En Inglaterra casi todos los impuestos locales son directos (las principales excepciones son los derechos sobre el carbón de la ciudad de Londres y otros análogos), aunque la mayor parte de los impuestos para fines generales son indirectos. Por el contrario, en Francia, Austria y otros países donde el Estado emplea con mucha mayor amplitud los impuestos directos, los gastos locales de las ciudades se sufragan sobre todo con impuestos sobre mercancías que se recaudan al entrar éstas en las poblaciones. Estos impuestos indirectos son mucho más censurables en las ciudades que en la frontera, porque las cosas que el campo suministra a las ciudades son principalmente los artículos de primera necesidad y las materias primas para las manufacturas, mientras que la mayor parte de lo que un país importa de los demás se compone, por lo general, de artículos de lujo.
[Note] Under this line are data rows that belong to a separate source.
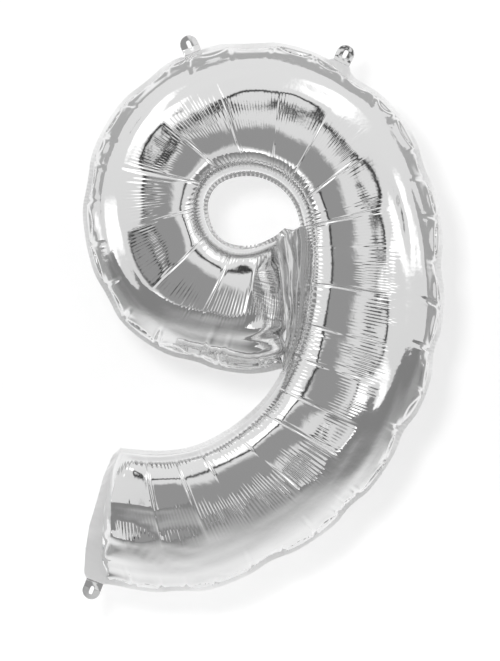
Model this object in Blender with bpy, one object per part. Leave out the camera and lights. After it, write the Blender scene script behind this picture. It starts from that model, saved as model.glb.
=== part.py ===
"""Foil number balloon, shape "9": two heat-sealed film panels, three hanging tabs and a flat
self-sealing valve. Metres, +Z up, the front of the digit faces -Y."""

import bmesh
import bpy
import numpy as np
from mathutils import Vector
from mathutils.geometry import delaunay_2d_cdt

MM = 0.001

# Seam of the inflated stroke, station by station from the loop's end round to the tail's end:
# inner seam x, z and outer seam x, z in mm, measured from the middle of the ring.
STATIONS = [
    (47, -50, 54, -243), (24, -61, 2, -250), (-4, -66, -70, -237), (-34, -60, -126, -218),
    (-55, -41, -184, -176), (-65, -15, -226, -108), (-66, 8, -245, -22), (-58, 28, -240, 54),
    (-44, 42, -207, 131), (-23, 51, -145, 199), (4, 54, -63, 238), (29, 49, 24, 249),
    (52, 37, 118, 224), (71, 18, 204, 166), (83, -5, 258, 92), (89, -32, 285, 14),
    (92, -64, 295, -57), (91, -106, 297, -129), (85, -161, 289, -205), (74, -215, 272, -279),
    (51, -272, 238, -349), (12, -320, 184, -432), (-40, -358, 105, -505), (-95, -380, 1, -562),
    (-150, -384, -98, -591), (-198, -380, -217, -577),
]
LOOP_END_BULGE = 6.0        # how far each end seam bows out of a straight line
TAIL_END_BULGE = 15.0
HALF_DEPTH = 85.0           # half thickness of the inflated stroke
LOOP_ROUNDING, TAIL_ROUNDING = 85.0, 48.0   # length over which each end closes to its seam
CREST_SKEW = 1.6            # above 1 the crest of the stroke lies nearer its inner seam
LONG_STEPS, CROSS_STEPS = 92, 14

FLANGE_OUT, FLANGE_IN = 8.0, 6.0   # width of the sealed flange outside and inside the stroke
# Edge of the wide flange at the tail's end, where the valve comes out.
TAIL_EDGE = [(-196, -373), (-209, -386), (-223, -418), (-233, -455), (-245, -495), (-251, -535),
             (-253, -569), (-222, -585)]

FILM = 0.5                  # thickness of a panel
SEAL_GAP = 0.3              # clearance between the two panels in the flange

VALVE_START, VALVE_END = (-249, -541), (-85, -515)
VALVE_WIDTH, VALVE_FILM, VALVE_GAP = 25.0, 0.3, 0.3
VALVE_CLEAR = VALVE_GAP / 2 + VALVE_FILM + 0.3     # half gap of the panels over the valve

TAB_WIDTH, TAB_LENGTH, TAB_THICK = 28.0, 29.0, 0.6
SLOT_WIDTH, SLOT_LENGTH, SLOT_FROM_ROOT = 7.0, 14.0, 14.5
HINGE_GAP = 0.8             # between flange edge and tab root; the fold line runs in its middle
# Each tab: middle of its fold line, and its direction in degrees from +X towards +Z.
TABS = {
    "tab_top_left": ((-84.0, 238.5), 113.0),
    "tab_top_right": ((146.0, 224.0), 64.0),
    "tab_bottom_left": ((-236.0, -581.0), 249.0),
}

FOIL_COLOUR = (0.90, 0.90, 0.91, 1.0)
VALVE_COLOUR = (0.86, 0.88, 0.90, 1.0)


def clear_scene():
    for obj in list(bpy.data.objects):
        bpy.data.objects.remove(obj, do_unlink=True)


def material(name, colour, metallic, roughness):
    made = bpy.data.materials.new(name)
    made.use_nodes = True
    shader = made.node_tree.nodes["Principled BSDF"]
    shader.inputs["Base Color"].default_value = colour
    shader.inputs["Metallic"].default_value = metallic
    shader.inputs["Roughness"].default_value = roughness
    return made


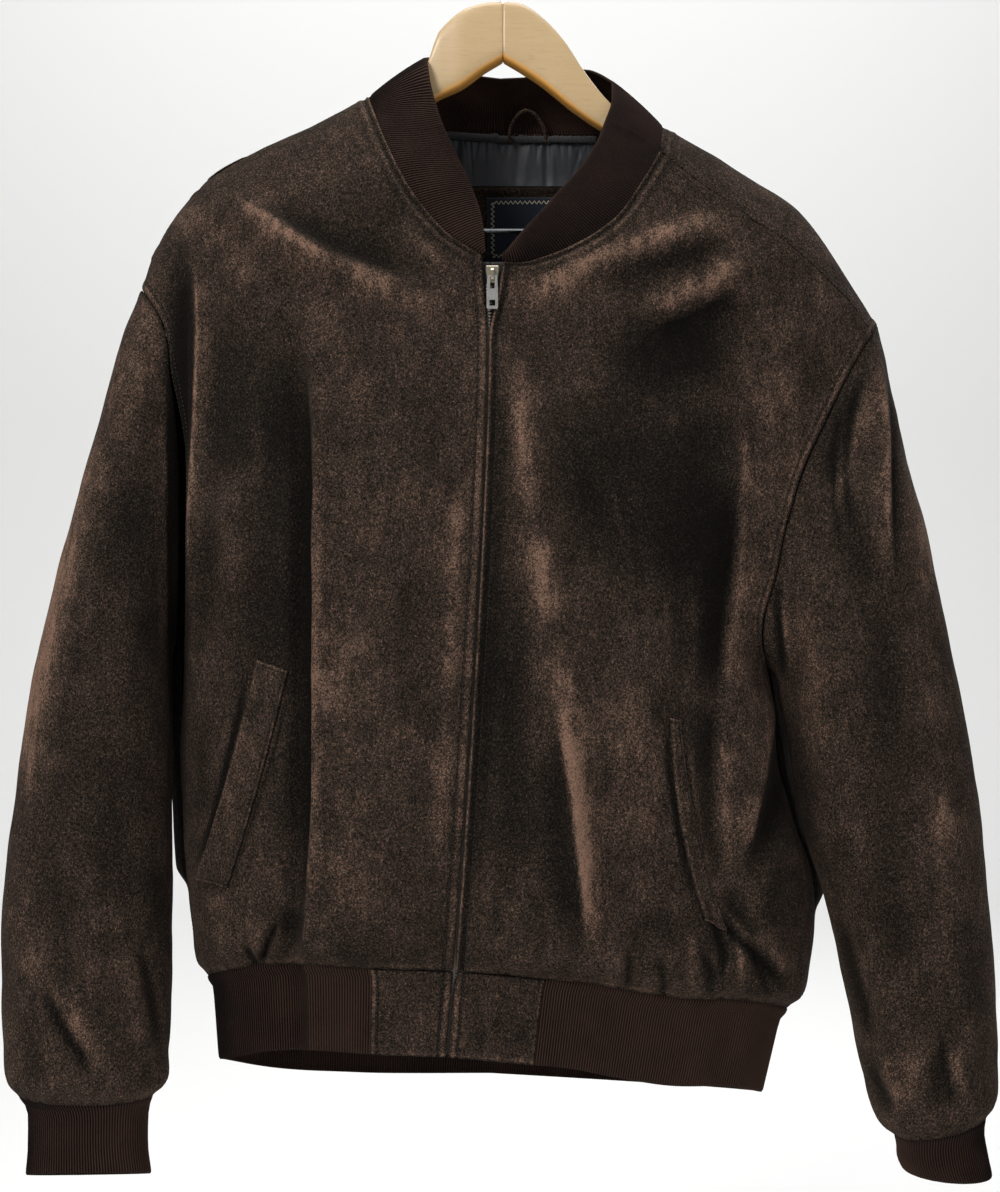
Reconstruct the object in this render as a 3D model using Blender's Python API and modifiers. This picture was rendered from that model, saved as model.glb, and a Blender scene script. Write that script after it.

Esos impuestos sobre el consumo de las ciudades no pueden producir grandes ingresos sin que opriman con cierto rigor a las clases trabajadoras de las mismas, a menos que sus salarios suban en proporción, en cuyo caso el impuesto recae en gran parte sobre los consumidores de los artículos que se producen en la ciudad, ya residan en ésta o en el campo, ya que el capital no permanecerá en las ciudades si las ganancias caen por bajo de su proporción ordinaria por comparación con las de los distritos rurales.




Notas

(1) Lo que se dice en el texto precisa modificarse en el caso de países en los cuales la propiedad de la tierra está muy dividida. Como estas pequeñas propiedades no tienen Un carácter importante, ni constituyen, por lo general, un objeto de afección local, se desprenden de ellas fácilmente en cuanto les ofrecen algo más de lo que costaron, con intención de comprar en alguna otra parte; y es tan grande el deseo de adquirir tierra aunque sea en condiciones desventajosas que no le afecta gran cosa el hecho de tener que pagar un impuesto elevado.